En tête de gondole, Warner nous offre une sélection de Symphonies de Chostakovitch : n°5, n°6, n°7, n°10 et n°11 enregistrées dans les années 1970. On tient du grand Chostakovitch porté par un Bournemouth Symphony Orchestra grandiose d’ampleur des tuttis et de qualité de ses pupitres ! L’excellent booklet nous rappelle qu’en cette décennie, les symphonies de Chostakovitch n’étaient pas tant jouées au Royaume-Uni et que le chef apporte une excellence instrumentale alors inconnue.  Paavo Berglund trouve un ton équilibré entre une puissance orchestrale et une motricité narrative. Ces interprétations tapent juste avec une émotion contrôlée mais jamais surjouée : la très délicate Symphonie n°6 avec son mouvement introductif se déploie, menée par un sculpteur des sons qui soigne les détails en évitant l’enlisement du tempo.  On apprécie le contrôle impeccable des équilibres et la gestion parfaite des tempi qui font de ces symphonies des classiques du répertoire. Les passages explosifs des Symphonies n°7, n°10 et n°11 sont de grands moments d’art de la direction. L'aventure se poursuit avec un formidable Concerto pour violoncelle n°1 avec Paul Tortelier et une excellente lecture des deux concertos pour piano avec la jeune Cristina Ortiz.
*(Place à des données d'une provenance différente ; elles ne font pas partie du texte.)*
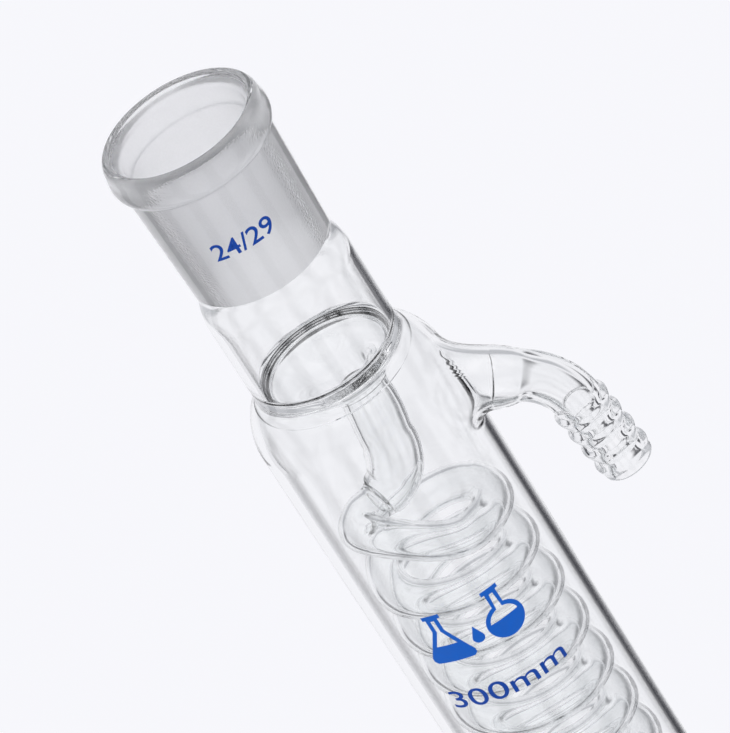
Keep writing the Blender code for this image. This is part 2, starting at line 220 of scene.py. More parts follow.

La baguette du chef convient parfaitement à quelques partitions illustrées comme la Valse-Fantaisie de Glinka, la Valse de concert de Glazounov ou la Suite tirée du Coq d’Or. Sans jamais brusquer la matière, le chef tire toute la sève et les couleurs de ces musiques qui ne sonnent jamais secondaires ou mineures. Les accompagnements de concertos sont toujours exemplaires tant au service des solistes -que ce soit le “Rach 3” avec le jeune Leif Ove Andsnes dont Berglund contrôle et dynamise le charisme pianistique total- ou le rare et savoureux Concerto n°1 de Glazounov avec un John Ogdon impérial. 

Chemins de traverses 

Le coffret présente quelques enregistrements plus inattendus. Au sommet, on place un cycle intégral de Ma Patrie de Smetana avec rien moins que la Staatskapelle de Dresde !  Un enregistrement fixé à Dresde en 1978. Bénéficiant d’un orchestre miraculeux (le chef avoua ensuite que c’était le plus fabuleux orchestre avec lequel il avait pu travailler), Paavo Berglund soigne cette œuvre avec un travail magistral sur les texturées aérées et sur les équilibres entre les pupitres. Il n’y a certes pas la puissance narrative des grandes versions tchèques qui y font peser le poids de l’histoire, mais le chef met en évidence la beauté pure et brute de l'écriture de Smetana. En bonus des LP d’époque, on retrouve deux pièces de Antonín Dvořák : le Scherzo Capriccioso et la Rhapsodie slave, également magnifiée par les timbres magiques de la phalange saxonne. 

À Bournemouth, Paavo Berglund avait naturellement enregistré de la musique anglaise : un album dévolu à la musique bigarrée d'Arthur Bliss, les concertos pour violon et pour violoncelle de Walton, le concerto pour violon de Britten et des oeuvres de Ralph Vaughan Williams : les Symphonies n°4 et n°6, le concerto pour hautbois et The Lark Ascending. Outre les concertos pour violon qui bénéficient de la présence magistrale d’Ida Haendel, il faut apprécier les deux symphonies de Vaughan Williams : puissance granitique et angles saillants dans la Symphonie n°4 et parfaite lisibilité et motricité dans la Symphonie n°6. 

Enfin, on pourra écouter avec passion l’enregistrement, complètement oublié, de la Symphonie en ré mineur de César Franck. Berglund s’y dévoile idéal avec une vision qui combine la verticalité et l’horizontalité avec des tempi allants.  

Dès lors, ce coffret est une pierre angulaire par la qualité interprétative mais aussi par la démarche d’un chef qui ne cesse de travailler et de remettre sur le métier, ne se contentant jamais de facilité, ouvrant sans cesse les partitions pour en questionner le contenu.